Put the meat on skewers and grill it on both sides until done. The meat can also be cooked in the broiler, about 5 minutes per side, but check often. Cooking time will vary depending on how small the pieces are.
Combine the ingredients for the peanut sauce and serve along with the meat for dipping. The peanut sauce can be thinned by adding additional coconut milk if desired.
Sunday, August 2, 2009
1 c. coconut butter
1 tsp coconut oil
1-2 T honey (or to taste)
1 tsp vanilla
splash of almond extract
pinch of salt
1 handfull of raisins
1 handfull of nuts
Put the coconut butter into a food processor (it will be chunky), and pulse briefly to break the chunks into smaller pieces. Heat the coconut oil just enough to melt and add it to the food processor while on. Add the honey, salt and extract.
Put mixture into a medium bowl, add in the raisins and nuts, and mix together by hand. Form balls about 1.5 inches across, squish somewhat, and place on a baking sheet lined with parchment paper.

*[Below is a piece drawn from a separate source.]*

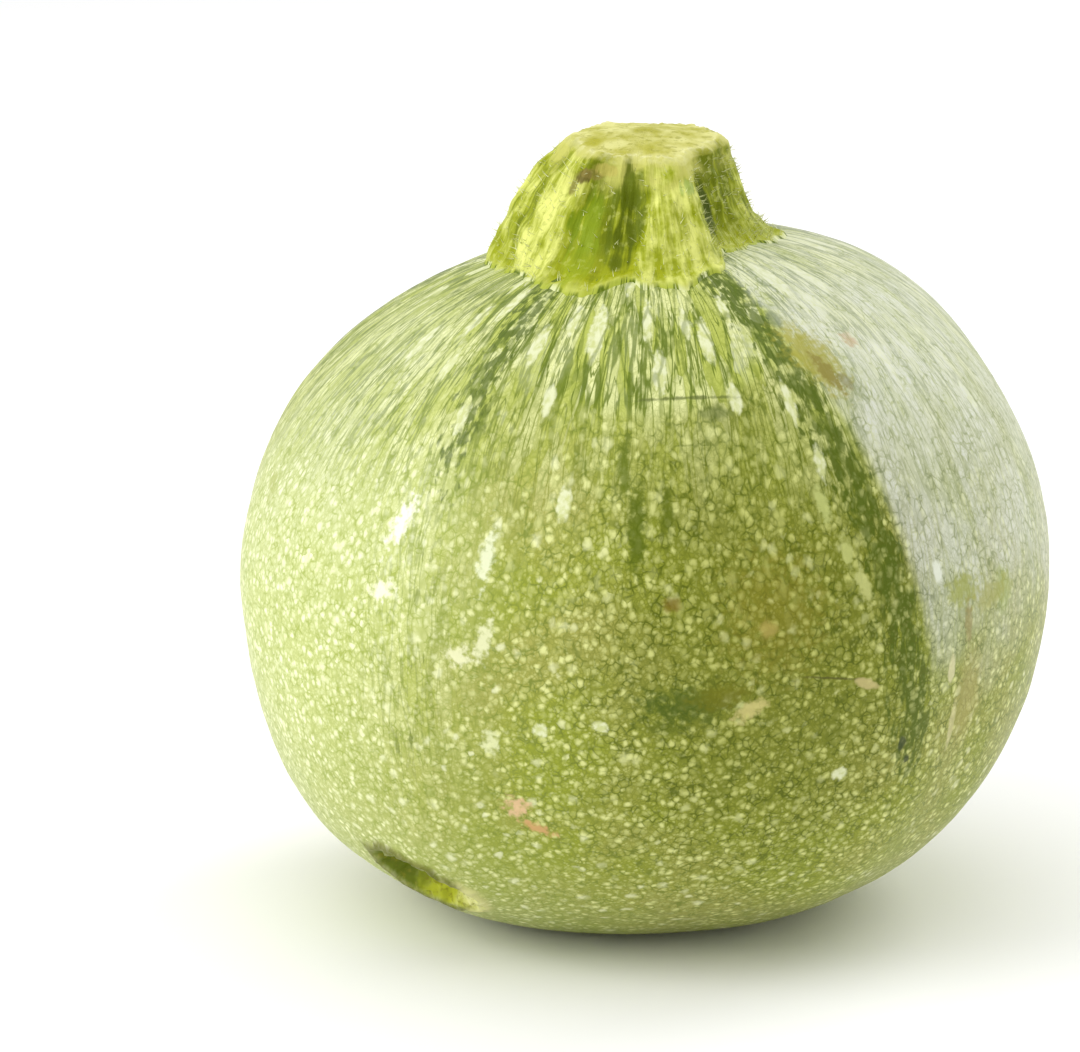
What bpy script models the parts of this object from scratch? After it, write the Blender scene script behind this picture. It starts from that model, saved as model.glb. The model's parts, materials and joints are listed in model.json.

Place the baking sheet in the refrigerator and chill for at least 15 minutes. Store in the fridge.
NOTE- any combination of nuts and dried fruits would work, or of course all nuts or all fruit would be good too. Also, other flavor extracts can be used to provide some variety.
Saturday, August 1, 2009
2 large cucumbers
1 large tomato
2-3 cloves of garlic
1 handfull of cilantro
1/4 medium sweet onion
1/2 cup kefir, yogurt, coconut milk or thick nut milk
Splash of apple cider vinegar
salt and pepper to taste
1/4 tsp cumin
dash of chipotle of chili powder
Peel and chop the cucumbers and put them in a food processor or large blender. Chop and add the tomato, the 1/4 onion, and the garlic. Add the remaining ingredients and blend until creamy. Taste and adjust the seasonings.
Refrigerate for at least 1/2 an hour before serving to allow it to chill and for the flavors to blend.